ここで注意が必要なのが、管理職と労働基準法上の管理監督者は同じではないということです。管理職であっても、十分な権限がなく相応の待遇でない場合は、労働基準法上の管理監督者にはあたりませんので、時間外手当を支払うことが必要です。さらに、管理監督者であっても、深夜割増賃金は支払われることが法的に義務付けられています。
労務管理がグレーで管理職が割に合わない立場になっているとしたら、まずは、会社が法令を遵守することが必要です。
【参考】労働基準法における管理監督者の範囲の適正化のために/厚生労働省
メンタル不調が隠れていないか
以前はモチベーションが高かった方が、仕事に対する意欲を失ったり元気がなかったりした場合、メンタル不調の可能性を考慮する必要があります。
対策としては、産業保健職による面談を通じて状況を把握し、必要に応じて医療機関への受診を勧めることが有効でしょう。
また、休職歴があると、「また休んで周りに迷惑をかけるのが心配」と考えて消極的になってしまう方がいらっしゃいます。休職歴があっても復職して実績をあげれば昇進できる前例示せば、他の体調不良を抱える方たちに安心感を与えることができるでしょう。
まとめ
管理職になりたくないという従業員がいる場合、「組織のなかにどんな要因があって管理職になりたがらないのだろう」という仮説を立ててみてください。何人かに話を聞くと一定の傾向が見えてくることもありますし、待遇を変えるなどルールの変更で解決できることもあるかもしれません。
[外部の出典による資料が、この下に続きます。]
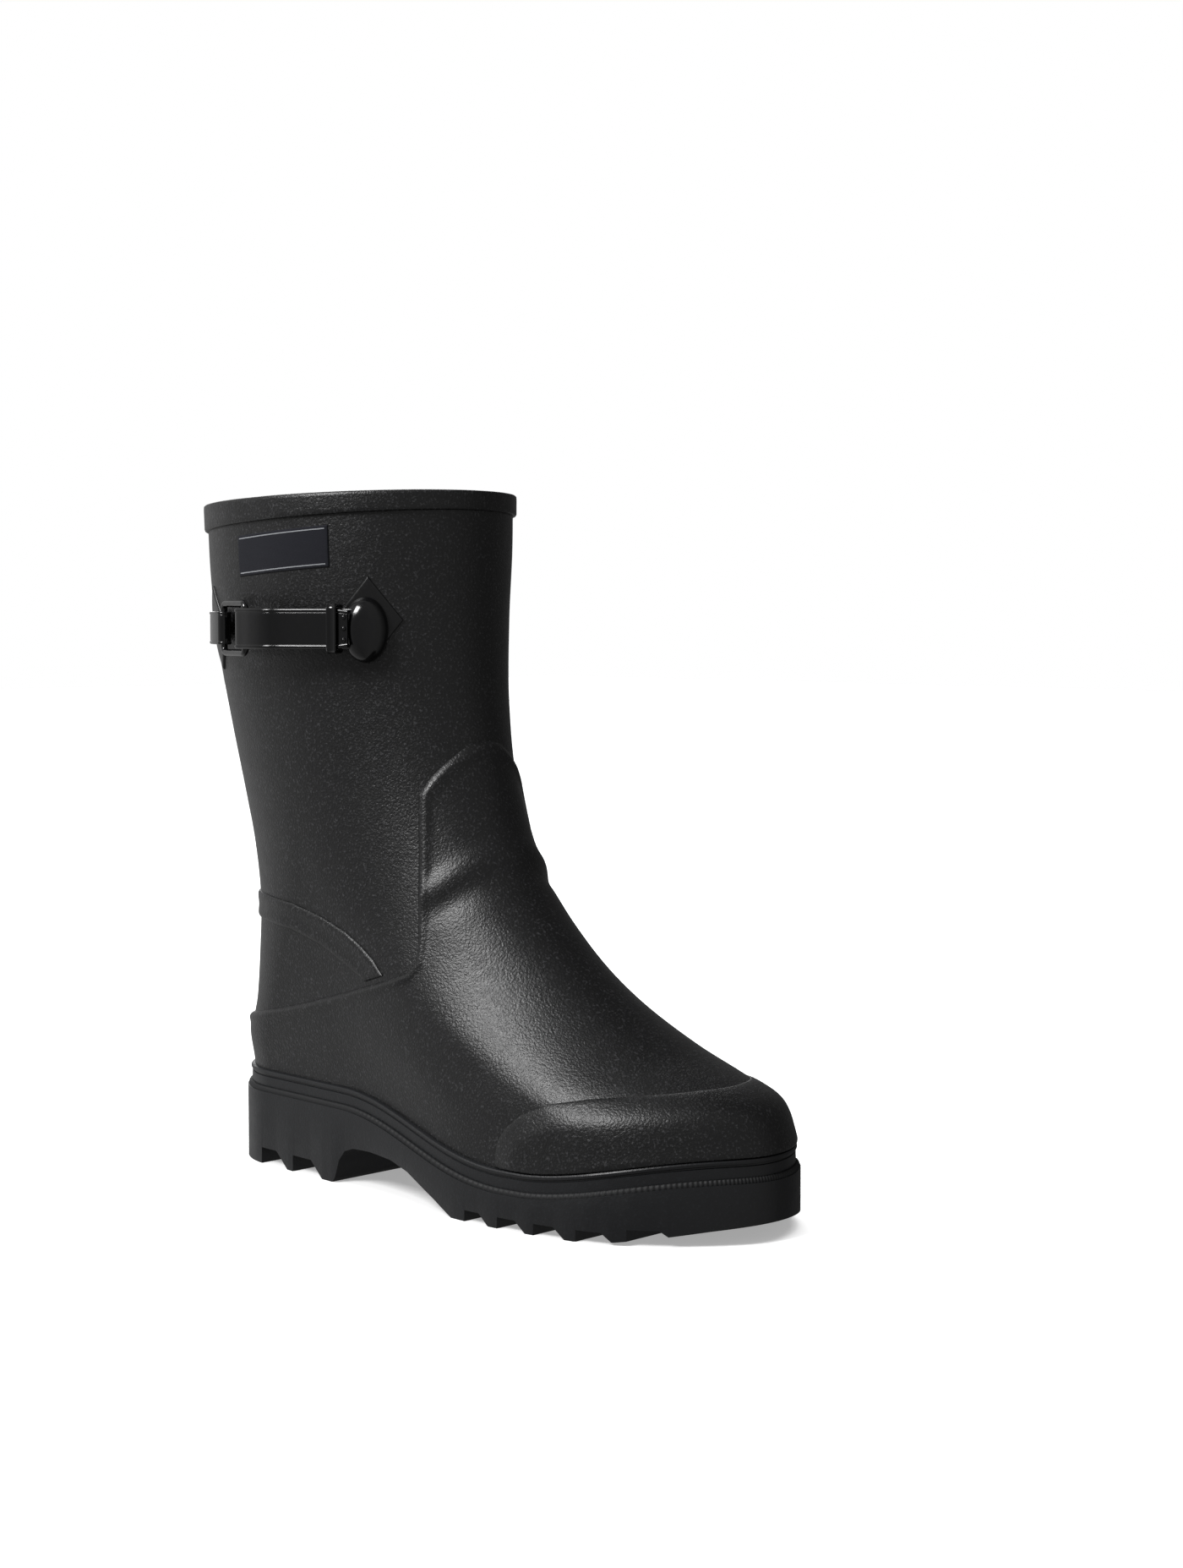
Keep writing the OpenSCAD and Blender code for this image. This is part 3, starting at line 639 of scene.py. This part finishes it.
def side_label():
    """A plain woven label with a thread line along its top and bottom edges."""
    a, b = even_grid(40)
    cloth = plate("label_cloth", a, b, label_point, 0.65, 0.6, (24.5, 8.6))
    finish_piece(cloth, "boot", LABEL, "label_weave", "side_label")
    for name, height in (("label_line_top", 0.84), ("label_line_low", -0.84)):
        a, b = even_grid(30)
        line = plate(name, a, b, lambda a, b: label_point(a * 0.95, height + b * 0.04), 0.78, 0.2, (23, 0.34))
        finish_piece(line, "boot", THREAD, "label_weave")


def diamond(place_xy, angle, lift):
    """Side-view places of a diamond that stands square to the leg at the angle given."""
    half_w, half_h, reach = 14.5, 18, 16.0

    def side_xz(a, b):
        u, w = (a - b) / 2 * half_w, (a + b) / 2 * half_h
        z = STRAP_Z + lift + w
        low, high = np.full(u.shape, -reach), np.full(u.shape, reach)
        for _ in range(24):
            k = (low + high) / 2
            x = place_xy[0] + cos(angle) * u - sin(angle) * k
            y = place_xy[1] + sin(angle) * u + cos(angle) * k
            turn, row = on_side(x, z)
            within = y > leg_point(turn, row)[..., 1]
            low, high = np.where(within, low, k), np.where(within, k, high)
        return x, z
    return side_xz


PATCH_T, PATCH_HALF = 0.98, 11.3
BOSS_PLACE, BOSS_ANGLE = np.array([111.5, -40.5]), radians(42)
REAR_PLACE, REAR_ANGLE = np.array([19.0, -48.0]), radians(-27)


def patches():
    for name, node, where, angle, lift in (("patch_front", "front_patch", BOSS_PLACE, BOSS_ANGLE, 3.5),
                                           ("patch_rear", "rear_patch", REAR_PLACE, REAR_ANGLE, 0)):
        a, b = even_grid(44)
        piece = plate(name, a, b, diamond(where, angle, lift), PATCH_T, 1.0, (PATCH_HALF, PATCH_HALF))
        finish_piece(piece, "boot", PATCH, "upper_rubber", node)


# ---- strap and buckle ----
FRONT_BAR, REAR_BAR = np.array([63, -65.5]), np.array([40, -58.8])
RUN_ANGLE = atan2(10, 20)
RUN_DIR = np.array([cos(RUN_ANGLE), sin(RUN_ANGLE)])
RUN_OUT = np.array([sin(RUN_ANGLE), -cos(RUN_ANGLE)])
RUN_START = np.array([85, -60])
RUN_LEN, FOLD_R, TAIL_GAP = 28.3, 3.6, 3.3
BAR_R = 1.5
KEEPER_AT, KEEPER_LEN, KEEPER_WALL = 20.8, 4.2, 1.4


def along(points, steps):
    return spline(np.array(points, float), np.arange((len(points) - 1) * steps + 1) / steps)


def strap_line():
    lower = [RUN_START + RUN_DIR * RUN_LEN, RUN_START, (78, -62.4), (70, -62.2), FRONT_BAR + (1, FOLD_R)]
    upper = [FRONT_BAR + (1, -FOLD_R), (72, -69.1), (79, -67.6), RUN_START + RUN_OUT * TAIL_GAP,
             RUN_START + RUN_DIR * (RUN_LEN - 1) + RUN_OUT * TAIL_GAP]
    fold = [FRONT_BAR + FOLD_R * np.array([cos(a), sin(a)]) for a in np.radians(np.arange(96, 265, 8))]
    start = [(115.5, -42), (113, -45.2)]
    return np.concatenate([start, along(lower, 10), fold, along(upper, 10)])


def ribbon(name, line, section, middle_z, taper=None, sharp=35):
    """A strap swept along a line in plan; section lists (height, depth) round its cross section."""
    d = np.gradient(line, axis=0)
    side = unit(np.stack([-d[:, 1], d[:, 0]], -1))
    grow = np.ones(len(line)) if taper is None else taper
    loops = []
    for height, depth in section:
        plan = line + side * (depth * grow)[:, None]
        loops.append(np.column_stack([plan, middle_z + height * (0.5 + 0.5 * grow)]))
    return loft(name, np.array(loops), False, sharp)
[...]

特に、労務管理や法令遵守がきちんとなされていない場合は、会社にとっての大きなリスクになるので、急いで是正が必要です。
裁量度が大きい働き方ができさまざまな事情との両立がしやすくなる、仕事のやりがいが増えるなど、管理職になることでモチベーションが上がるような働き方を実現できるよう経営者側のサポートが求められています。